:: The data
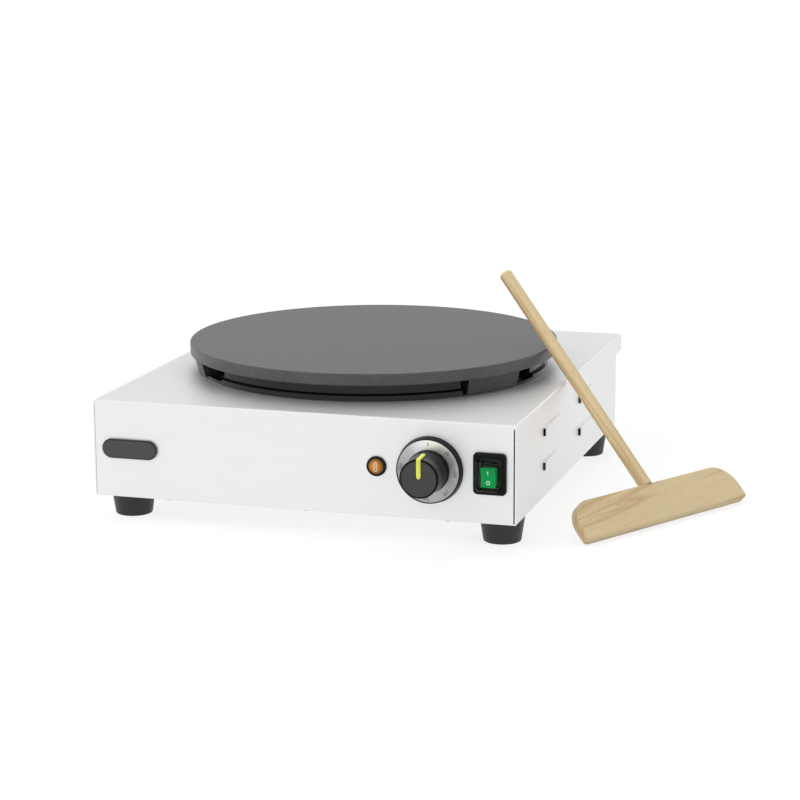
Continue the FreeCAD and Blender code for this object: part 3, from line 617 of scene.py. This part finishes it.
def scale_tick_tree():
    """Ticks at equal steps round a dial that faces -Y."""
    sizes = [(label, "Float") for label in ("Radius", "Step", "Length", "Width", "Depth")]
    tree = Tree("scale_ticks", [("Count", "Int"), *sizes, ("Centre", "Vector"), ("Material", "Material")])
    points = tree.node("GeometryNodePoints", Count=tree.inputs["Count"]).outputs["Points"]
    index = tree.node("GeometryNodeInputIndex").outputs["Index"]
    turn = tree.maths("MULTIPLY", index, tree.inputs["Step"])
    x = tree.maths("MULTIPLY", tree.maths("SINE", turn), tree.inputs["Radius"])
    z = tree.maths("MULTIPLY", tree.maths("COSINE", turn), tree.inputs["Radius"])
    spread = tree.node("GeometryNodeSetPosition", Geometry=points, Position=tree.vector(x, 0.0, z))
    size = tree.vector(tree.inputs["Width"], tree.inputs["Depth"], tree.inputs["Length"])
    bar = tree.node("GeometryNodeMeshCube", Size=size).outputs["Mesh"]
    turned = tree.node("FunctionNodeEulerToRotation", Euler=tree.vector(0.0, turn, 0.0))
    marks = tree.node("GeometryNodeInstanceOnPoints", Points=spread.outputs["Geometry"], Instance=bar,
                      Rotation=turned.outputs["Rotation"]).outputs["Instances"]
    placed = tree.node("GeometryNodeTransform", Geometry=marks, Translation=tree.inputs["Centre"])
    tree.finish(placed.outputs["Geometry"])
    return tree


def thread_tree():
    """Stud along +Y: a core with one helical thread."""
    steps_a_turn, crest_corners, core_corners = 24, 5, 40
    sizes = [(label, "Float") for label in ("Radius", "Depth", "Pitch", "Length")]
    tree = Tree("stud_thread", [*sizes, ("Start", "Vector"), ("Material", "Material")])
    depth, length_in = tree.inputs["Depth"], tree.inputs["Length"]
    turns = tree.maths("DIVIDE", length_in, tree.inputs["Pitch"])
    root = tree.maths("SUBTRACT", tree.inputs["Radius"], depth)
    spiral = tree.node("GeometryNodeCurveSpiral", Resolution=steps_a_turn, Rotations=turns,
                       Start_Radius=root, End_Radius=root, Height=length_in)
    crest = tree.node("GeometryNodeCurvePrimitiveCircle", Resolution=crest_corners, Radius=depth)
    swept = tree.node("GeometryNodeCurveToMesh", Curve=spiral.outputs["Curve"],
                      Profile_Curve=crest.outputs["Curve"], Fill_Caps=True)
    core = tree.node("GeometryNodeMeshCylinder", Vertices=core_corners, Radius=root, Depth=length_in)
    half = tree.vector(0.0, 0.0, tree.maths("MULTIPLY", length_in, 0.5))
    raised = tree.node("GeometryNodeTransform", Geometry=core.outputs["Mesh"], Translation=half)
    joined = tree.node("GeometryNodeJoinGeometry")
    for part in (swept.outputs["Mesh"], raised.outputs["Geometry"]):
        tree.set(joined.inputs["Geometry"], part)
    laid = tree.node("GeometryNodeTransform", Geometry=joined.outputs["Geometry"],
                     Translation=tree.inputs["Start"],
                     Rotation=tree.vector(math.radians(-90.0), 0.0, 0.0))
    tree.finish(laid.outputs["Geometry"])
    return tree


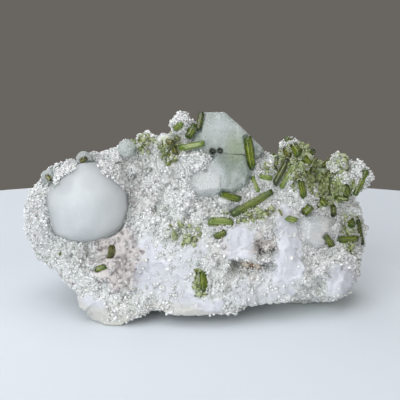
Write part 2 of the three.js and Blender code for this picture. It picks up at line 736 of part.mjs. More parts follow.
::::
• **Objective**: Give back the whole listing, word for word.

• **Written answer**:
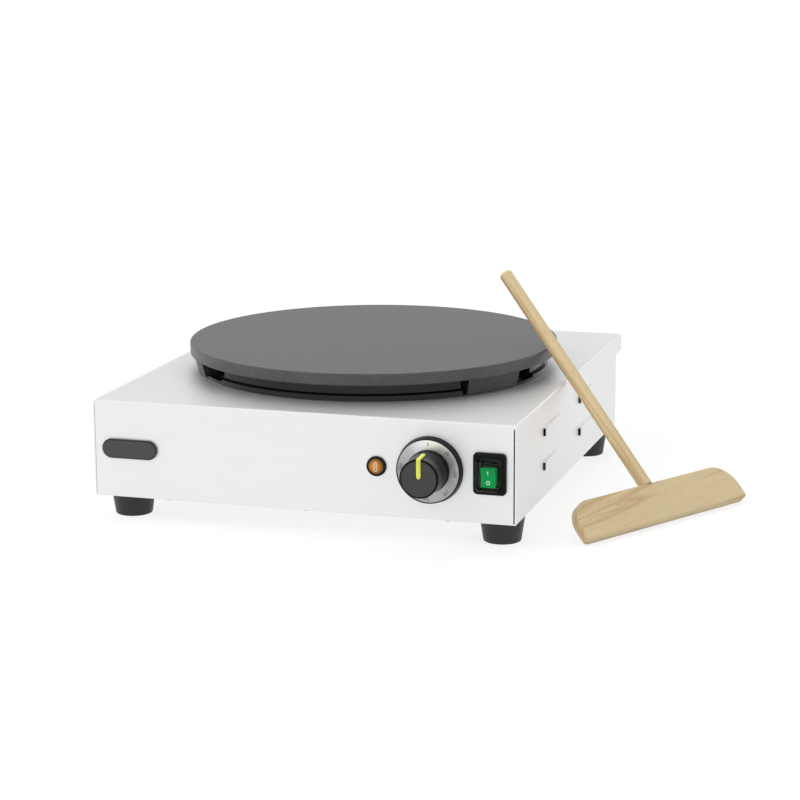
Continue the FreeCAD and Blender code for this object: part 3, from line 617 of scene.py. This part finishes it.
def scale_tick_tree():
    """Ticks at equal steps round a dial that faces -Y."""
    sizes = [(label, "Float") for label in ("Radius", "Step", "Length", "Width", "Depth")]
    tree = Tree("scale_ticks", [("Count", "Int"), *sizes, ("Centre", "Vector"), ("Material", "Material")])
    points = tree.node("GeometryNodePoints", Count=tree.inputs["Count"]).outputs["Points"]
    index = tree.node("GeometryNodeInputIndex").outputs["Index"]
    turn = tree.maths("MULTIPLY", index, tree.inputs["Step"])
    x = tree.maths("MULTIPLY", tree.maths("SINE", turn), tree.inputs["Radius"])
    z = tree.maths("MULTIPLY", tree.maths("COSINE", turn), tree.inputs["Radius"])
    spread = tree.node("GeometryNodeSetPosition", Geometry=points, Position=tree.vector(x, 0.0, z))
    size = tree.vector(tree.inputs["Width"], tree.inputs["Depth"], tree.inputs["Length"])
    bar = tree.node("GeometryNodeMeshCube", Size=size).outputs["Mesh"]
    turned = tree.node("FunctionNodeEulerToRotation", Euler=tree.vector(0.0, turn, 0.0))
    marks = tree.node("GeometryNodeInstanceOnPoints", Points=spread.outputs["Geometry"], Instance=bar,
                      Rotation=turned.outputs["Rotation"]).outputs["Instances"]
    placed = tree.node("GeometryNodeTransform", Geometry=marks, Translation=tree.inputs["Centre"])
    tree.finish(placed.outputs["Geometry"])
    return tree


def thread_tree():
    """Stud along +Y: a core with one helical thread."""
    steps_a_turn, crest_corners, core_corners = 24, 5, 40
    sizes = [(label, "Float") for label in ("Radius", "Depth", "Pitch", "Length")]
    tree = Tree("stud_thread", [*sizes, ("Start", "Vector"), ("Material", "Material")])
    depth, length_in = tree.inputs["Depth"], tree.inputs["Length"]
    turns = tree.maths("DIVIDE", length_in, tree.inputs["Pitch"])
    root = tree.maths("SUBTRACT", tree.inputs["Radius"], depth)
    spiral = tree.node("GeometryNodeCurveSpiral", Resolution=steps_a_turn, Rotations=turns,
                       Start_Radius=root, End_Radius=root, Height=length_in)
    crest = tree.node("GeometryNodeCurvePrimitiveCircle", Resolution=crest_corners, Radius=depth)
    swept = tree.node("GeometryNodeCurveToMesh", Curve=spiral.outputs["Curve"],
                      Profile_Curve=crest.outputs["Curve"], Fill_Caps=True)
    core = tree.node("GeometryNodeMeshCylinder", Vertices=core_corners, Radius=root, Depth=length_in)
    half = tree.vector(0.0, 0.0, tree.maths("MULTIPLY", length_in, 0.5))
    raised = tree.node("GeometryNodeTransform", Geometry=core.outputs["Mesh"], Translation=half)
    joined = tree.node("GeometryNodeJoinGeometry")
    for part in (swept.outputs["Mesh"], raised.outputs["Geometry"]):
        tree.set(joined.inputs["Geometry"], part)
    laid = tree.node("GeometryNodeTransform", Geometry=joined.outputs["Geometry"],
                     Translation=tree.inputs["Start"],
                     Rotation=tree.vector(math.radians(-90.0), 0.0, 0.0))
    tree.finish(laid.outputs["Geometry"])
    return tree


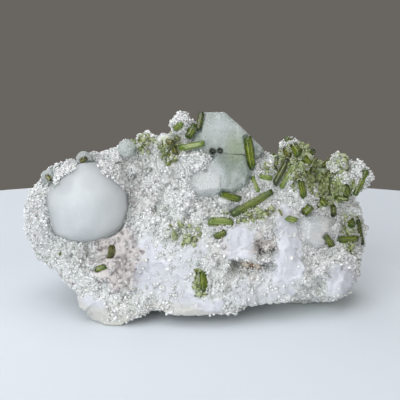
Write part 2 of the three.js and Blender code for this picture. It picks up at line 736 of part.mjs. More parts follow.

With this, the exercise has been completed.